Include some small details that signal the kind of world it is. Or foreshadow something about the world and the story. Or tell me with tone. Or lanpshade the hell out of it on the first page. Or any combination of those. But it usually has to be done before (or at least simultaneous with) any significant plot elements or secondary charactes come in. (On Lit, title, category, description, and tags will often suffice, if it's that kind of disbelief).

And don't make it gratuitous (unless it is the kind of story where gratuitous ridiculessness is part of the deal, but you have to let me know that up front too). If I'm here suspending my disbelief and find out it didn't matter, I'm going to have words with you, even if you never hear them.
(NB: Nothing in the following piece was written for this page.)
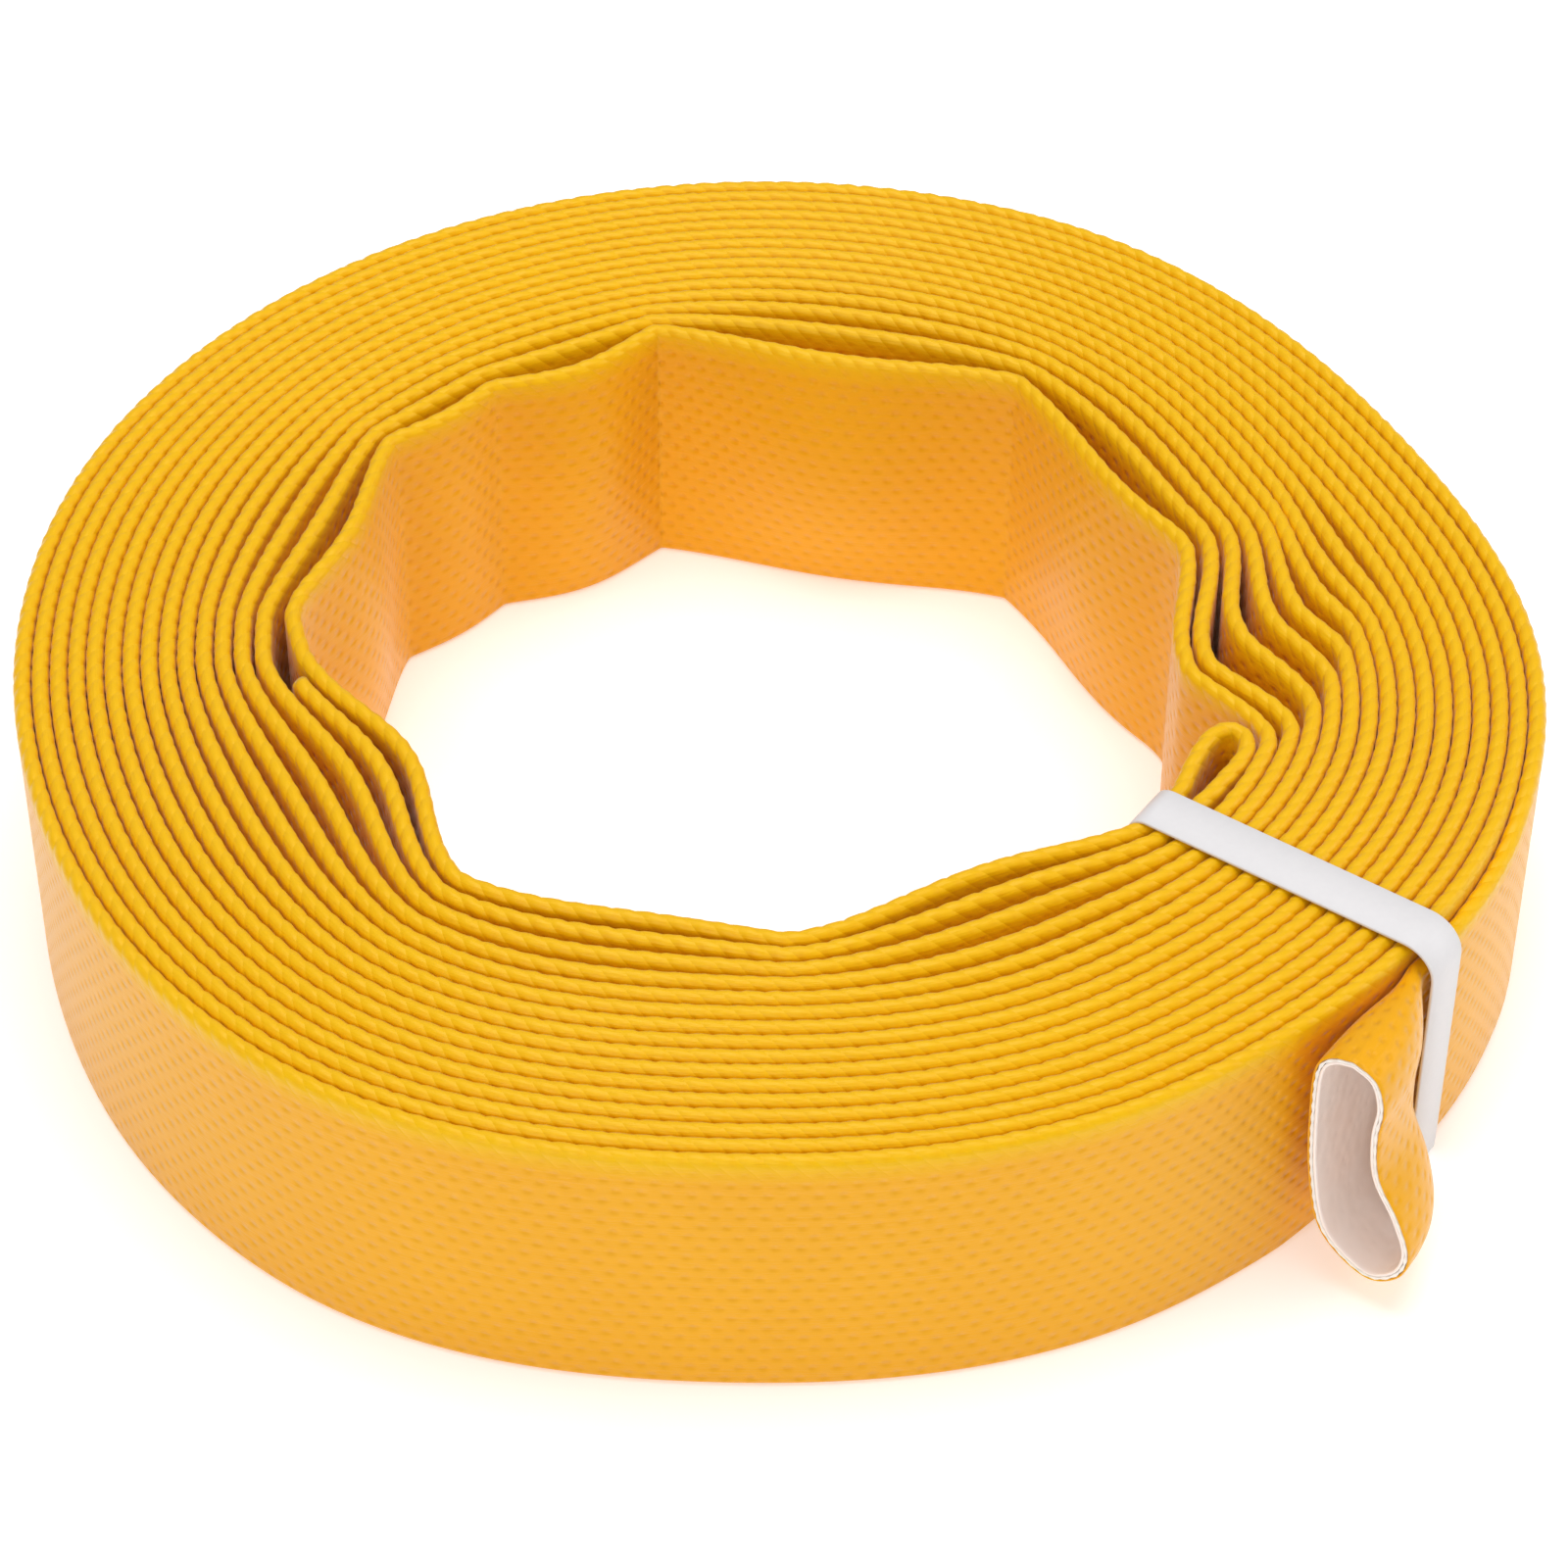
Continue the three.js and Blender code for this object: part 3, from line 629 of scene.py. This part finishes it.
def loose_layer(name, start, end, outside, inside, chamfer, scallop=0.0):
    """One layer of the loose end: a tube with a wall, its cut edges a little rounded."""
    steps = np.linspace(start, end - chamfer, RINGS_ALONG)
    waves = scallop * np.cos(np.arange(2 * HALF_ROUND) * np.pi / 2)[:, None]
    near_cut = np.clip((steps - end) / 1.2 + 1, 0, 1)
    outer = [loose_ring(step, outside - waves * near) for step, near in zip(steps, near_cut)]
    outer += [loose_ring(end, outside + chamfer - waves)]
    inner = [loose_ring(end, inside - chamfer + waves)]
    inner += [loose_ring(step, inside + waves * near) for step, near in zip(steps[::-1], near_cut[::-1])]
    rings = np.stack(outer + inner)
    rings = np.concatenate([rings, rings[:1]])
    count, around = rings.shape[0] - 1, rings.shape[1]
    corner = np.arange(count * around).reshape(count, around)
    faces = [[int(corner[i, j]), int(corner[i, (j + 1) % around]),
              int(corner[(i + 1) % count, (j + 1) % around]), int(corner[(i + 1) % count, j])]
             for i in range(count) for j in range(around)]
    mesh = bpy.data.meshes.new(name)
    mesh.from_pydata(rings[:-1].reshape(-1, 3).tolist(), [], faces)
    chart = mesh.uv_layers.new(name="weave")
    girths = np.linspace(-HOSE_WIDTH, HOSE_WIDTH, around + 1) * MM
    travels = np.concatenate([steps, [end, end], steps[::-1], steps[:1]]) * -MM
    charted = [(travels[a], girths[b]) for i in range(count) for j in range(around)
               for a, b in ((i, j), (i, j + 1), (i + 1, j + 1), (i + 1, j))]
    chart.data.foreach_set("uv", np.array(charted).ravel())
    work = bmesh.new()
    work.from_mesh(mesh)
    bmesh.ops.recalc_face_normals(work, faces=work.faces)
    work.to_mesh(mesh)
    work.free()
    mesh.shade_smooth()
    made = bpy.data.objects.new(name, mesh)
    bpy.context.scene.collection.objects.link(made)
    return made


def joined_to_roll(layer, node):
    """Bakes a layer's placement into its mesh and hides the CAD part it stands in for."""
    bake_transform(layer)
    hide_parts(node)


SKIN, YARN_WALL, LINING_WALL, PLY_GAP = 0.36, 0.42, 0.50, 0.11
loose_cover = loose_layer("loose_end_vinyl_cover", 0.2, LOOSE_SPAN, 0.0, SKIN, 0.12)
loose_cover.data.materials.append(vinyl("loose_end_vinyl"))
joined_to_roll(loose_cover, "free_end_cover")

# ---------------------------------------------------------------- the loose end: its woven yarns
# Between the two skins runs a tube woven of polyester yarn, which takes the pressure. Its cut edge
# stands a little proud of the vinyl, white and scalloped by the yarns.
INNER_START = 10.0
YARN_PROUD, SCALLOP = 0.28, 0.10
yarn_out, yarn_in = SKIN + PLY_GAP, SKIN + PLY_GAP + YARN_WALL
loose_yarns = loose_layer("loose_end_woven_yarns", INNER_START, LOOSE_SPAN + YARN_PROUD, yarn_out, yarn_in,
                          0.06, SCALLOP)
yarn_paint, yarn_tree, yarn_shader = material("white_polyester_yarn")
yarn_shader.inputs["Base Color"].default_value = (0.93, 0.90, 0.85, 1)
yarn_shader.inputs["Roughness"].default_value = 0.8
yarn_shader.inputs["Sheen Weight"].default_value = 0.3
yarn_place = add_node(yarn_tree, "ShaderNodeTexCoord").outputs["Object"]
yarn_lumps = add_node(yarn_tree, "ShaderNodeTexVoronoi", {"Vector": yarn_place, "Scale": 700.0}).outputs[0]
yarn_tree.links.new(add_node(yarn_tree, "ShaderNodeBump", {
    "Height": yarn_lumps, "Strength": 0.9, "Distance": 0.0003}).outputs[0], yarn_shader.inputs["Normal"])
loose_yarns.data.materials.append(yarn_paint)
joined_to_roll(loose_yarns, "free_end_reinforcement")

# ---------------------------------------------------------------- the loose end: its white lining
# The lining is the water's side of the hose: a smooth white skin that shows the yarns as rows of
# shallow dimples, seen through the mouth.
lining_out = yarn_in + PLY_GAP
loose_lining = loose_layer("loose_end_white_lining", INNER_START, LOOSE_SPAN + 0.05, lining_out,
                           lining_out + LINING_WALL, 0.15)
loose_lining.data.materials.append(white_lining)
joined_to_roll(loose_lining, "free_end_lining")

# ---------------------------------------------------------------- the retaining band
# One loop of pale plastic strapping, 9 mm wide, drawn tight round the whole bundle of turns: over
# the top, down outside the loose end, and back under the roll in the groove it presses there.
BAND_WIDTH, BAND_THICKNESS, BAND_EDGE = 9.0, 0.6, 0.14
BAND_SLACK, CORNER_STEPS = 0.12, 10
CORNERS = {"inner_top": 3.0, "outer_top": 5.8, "outer_bottom": 1.6, "inner_bottom": 2.2}
crossed = np.linspace(-3.3, 3.3, 23)
inside_r = (winding_radius(TURNS * 360 + crossed)).min() - HOSE_THICKNESS / 2 - BAND_SLACK - BAND_THICKNESS
slid = np.linspace(0, BAND_SLIDE + 2.2, 9)
outside_r = winding_radius(slid).max() + HOSE_THICKNESS / 2 + BAND_SLACK + 0.5 * BAND_THICKNESS
top_z = HOSE_WIDTH + 0.16 + BAND_SLACK + 0.5 * BAND_THICKNESS
bottom_z = GROOVE_DEPTH - 0.24 - 0.5 * BAND_THICKNESS
loop = []
for (r, z, radius), first in zip(
        ((outside_r, top_z, CORNERS["outer_top"]), (inside_r, top_z, CORNERS["inner_top"]),
         (inside_r, bottom_z, CORNERS["inner_bottom"]), (outside_r, bottom_z, CORNERS["outer_bottom"])),
        (0, 90, 180, 270)):
    centre = (r - math.copysign(radius, r - 0.5 * (inside_r + outside_r)),
              z - math.copysign(radius, z - 0.5 * (top_z + bottom_z)))
    for step in range(CORNER_STEPS + 1):
        angle = math.radians(first + 90 * step / CORNER_STEPS)
        loop.append((centre[0] + radius * math.cos(angle), centre[1] + radius * math.sin(angle),
                     math.cos(angle), math.sin(angle)))
along_r = np.array([math.cos(math.radians(BAND_AZIMUTH)), math.sin(math.radians(BAND_AZIMUTH))])
across = np.array([-along_r[1], along_r[0]])
w, t, e = BAND_WIDTH / 2, BAND_THICKNESS / 2, BAND_EDGE
strap_section = [(w - e, t), (w, t - e), (w, e - t), (w - e, -t),
                 (e - w, -t), (-w, e - t), (-w, t - e), (e - w, t)]
rings = []
for r, z, out_r, out_z in loop:
    ring = []
    for wide, thick in strap_section:
        plan = along_r * (r + out_r * thick) + across * wide
        ring.append((*(plan * MM + WINDING_AXIS), (z + out_z * thick) * MM))
    rings.append(ring)
rings = np.array(rings)
count, around = rings.shape[:2]
corner = np.arange(count * around).reshape(count, around)
band_mesh = bpy.data.meshes.new("retaining_strap")
band_mesh.from_pydata(rings.reshape(-1, 3).tolist(), [], [
    [int(corner[i, j]), int(corner[i, (j + 1) % around]), int(corner[(i + 1) % count, (j + 1) % around]),
     int(corner[(i + 1) % count, j])] for i in range(count) for j in range(around)])
work = bmesh.new()
work.from_mesh(band_mesh)
bmesh.ops.recalc_face_normals(work, faces=work.faces)
work.to_mesh(band_mesh)
work.free()
band_mesh.shade_smooth()
strap = bpy.data.objects.new("retaining_strap", band_mesh)
bpy.context.scene.collection.objects.link(strap)
strap_paint, strap_tree, strap_shader = material("pale_strap_plastic")
strap_place = add_node(strap_tree, "ShaderNodeTexCoord").outputs["Object"]
strap_grain = add_node(strap_tree, "ShaderNodeTexNoise", {
    "Vector": strap_place, "Scale": 900.0, "Detail": 3.0}).outputs[0]
strap_tree.links.new(mixed(strap_tree, strap_grain, (0.76, 0.74, 0.745, 1), (0.72, 0.70, 0.71, 1)),
                     strap_shader.inputs["Base Color"])
strap_tree.links.new(add_node(strap_tree, "ShaderNodeBump", {
    "Height": strap_grain, "Strength": 0.25, "Distance": 0.0001}).outputs[0], strap_shader.inputs["Normal"])
strap_shader.inputs["Roughness"].default_value = 0.5
band_mesh.materials.append(strap_paint)
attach(strap, "band")
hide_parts("retaining_band")

# ---------------------------------------------------------------- floor and light
# A plain pale table top, one large soft light above and weaker ones at the sides.
floor_mesh = bpy.data.meshes.new("table_top")
floor_mesh.from_pydata([(-3, -3, 0), (3, -3, 0), (3, 3, 0), (-3, 3, 0)], [], [(0, 1, 2, 3)])
floor = bpy.data.objects.new("table_top", floor_mesh)
bpy.context.scene.collection.objects.link(floor)
floor_paint, _, floor_shader = material("pale_table_top")
floor_shader.inputs["Base Color"].default_value = (0.95, 0.95, 0.95, 1)
floor_shader.inputs["Roughness"].default_value = 0.8
floor_shader.inputs["Emission Color"].default_value = (1, 1, 1, 1)
floor_shader.inputs["Emission Strength"].default_value = 0.30
floor_mesh.materials.append(floor_paint)
for name, place, size, power in (("overhead", (0.0, 0.1, 1.6), 1.3, 15),
                                 ("front", (-0.5, -1.5, 1.0), 1.0, 7.5),
                                 ("right", (1.5, 0.2, 0.8), 1.0, 6)):
    lamp = bpy.data.lights.new(name, "AREA")
    lamp.shape, lamp.size, lamp.energy = "DISK", size, power
    stand = bpy.data.objects.new(name, lamp)
    stand.location = place
    towards = np.array([0, 0, 0.03]) - np.array(place)
    stand.rotation_euler = (math.atan2(math.hypot(*towards[:2]), -towards[2]), 0,
                            math.atan2(towards[1], towards[0]) - math.pi / 2)
    bpy.context.scene.collection.objects.link(stand)
world = bpy.data.worlds.new("studio")
world.use_nodes = True
world.node_tree.nodes["Background"].inputs["Color"].default_value = (1, 1, 1, 1)
world.node_tree.nodes["Background"].inputs["Strength"].default_value = 0.40
bpy.context.scene.world = world
bpy.context.scene.view_settings.view_transform = "Standard"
I don't usually think about SOD explicitly while I'm reading, but in retrospect - or if the author violates the terms he himself set - I will think about it, and it will affect how and if I recommend it to others.
 
I published a story about a woman who meets three beings called the Aspects of Orgasm. They send her on a journey through time and space
You know, in light of my above comment, when I told you 'You had me at 'Sensationalizer'", I think that was me subconsciously recognizing that you met those criteria.
 
This is something I take personally. I write lots of non-consent stories but there has to be plausibility. There has to be a logical background on which the story unspools. Even my fantasy tales must have internal and consistent logic. As Mark Twain said, "Truth is stranger than fiction. It has to be. Fiction has to make sense." A really good author can throw out a string of improbabilities but if you buy them in universe, you will follow that author anywhere. I try very hard to keep everything on a believable level.

Nonconsent is probably the toughest category for this issue, because to pass muster here at Lit the story has to pass the "victim enjoys it" test, and that's a challenge. I've been working on and off on a nonconsent story, and it's very challenging to do it in a way that satisfies my believability standard.